Author Salman Rushdie wrote, “Roald Dahl was no angel but this is absurd censorship. Puffin Books and the Dahl estate should be ashamed.”
Political cartoonist Matt Bors denounced the edits as “pathetic and embarrassing stuff that can’t be supported in a time of massive censorious book bans.”
There was no divide between right-wingers and progressives; the vast majority of critics expressed concern that the Dahl edits would set a precedent, where works can be altered in response to an ever-shifting cultural climate.
This isn’t the first time Dahl’s stories have been edited to remove offensive material; the iconic singing, dancing Oompa-Loompas of Wonka’s chocolate factory were originally described as African Pygmy people, whom Wonka “smuggled” out of Africa in crates. In a 1973 revision of the book, Dahl rewrote the Oompa-Loompas as fantastical creatures, akin to pixies or dwarves.
Nothing was lost in this change, aside from a racist caricature, although it’s notable that Dahl himself chose to make the edit. It wasn’t the first time the author exposed his bigotry; Dahl was also deeply anti-Semitic, and was notorious for making shockingly anti-Semitic statements. Dahl’s family apologized on behalf of the author in 2020.
For all his faults, Dahl excelled at writing twisted personalities who make terrible role models, but deeply compelling characters.
Dahl’s macabre stories are brimming with abusive, hateful adults who prey on vulnerable children; the sharp edges are an essential part of the experience. When rereading Charlie and the Chocolate Factory, it’s obvious that there’s something wrong with Willy Wonka; he seems to be deliberately pushing these children into temptation, for his own amusement.
Dahl’s fixation with punishing the children in his story for the crimes of “chewing gum,” being “fat” and “watching TV” are incredibly revealing, not just about Dahl’s personal pathologies, but about the cold, merciless environment he grew up in.
The story of Wonka’s chocolate factory is timeless, but many elements have aged badly, because the book is a product of a different time; shouldn’t these works be left untouched, so we can understand how much things have changed?
If publishers are going to smooth over all the rough edges of classic stories, we might as well leave fiction writing to the AI sludgebots, and be done with it. After all, there is no danger in allowing old stories to age badly; new stories that reflect progressive values and subvert harmful tropes are being born all the time; today’s cosmic horror is imbued with the existential dread of H.P. Lovecraft, without the rabid racism.
It should be noted that the sensitivity purge to Dahl’s works was not made in response to a campaign demanding a kinder, gentler Roald Dahl. This was a business decision, an attempt to keep Dahl’s work palatable to a wide audience, a case of prioritizing profit over artistic integrity, likely so that Netflix’s cinematic universe can flourish, without alienating potential customers.

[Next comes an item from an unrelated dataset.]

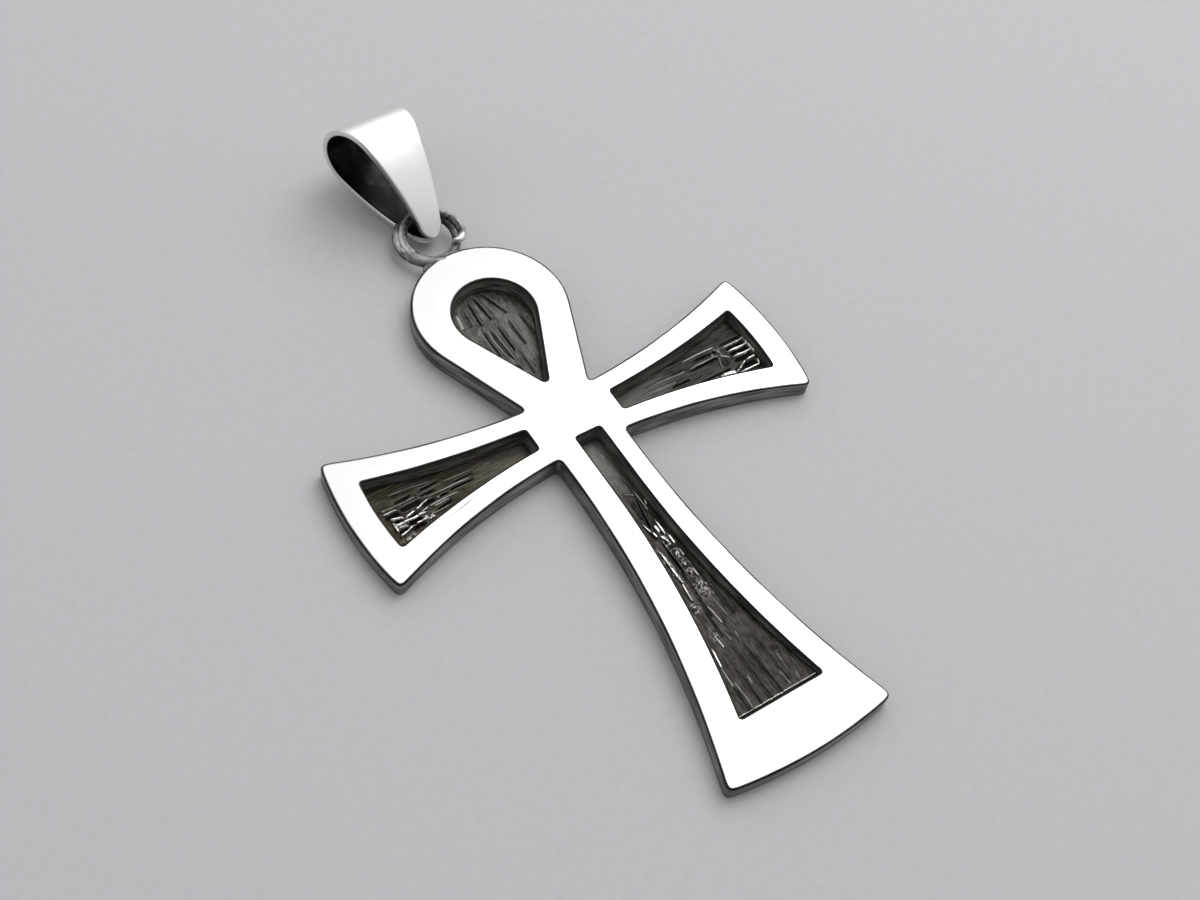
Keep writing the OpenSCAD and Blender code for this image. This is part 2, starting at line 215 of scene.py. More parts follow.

This was the market at work, not “woke snowflakes.”
After all, today’s kids face a chaotic media landscape far more problematic than Dahl’s perverse obsessions; TikTok is vomiting out Andrew Tate clips, radicalizing 11-year-olds into misogynists, and YouTube is churning out nightmare fuel by the hour.
A content warning at the beginning of Dahl’s books would surely suffice, as it does for offensive Disney cartoons; if children are old enough to read and enjoy Dahl’s stories, they’re old enough to understand context.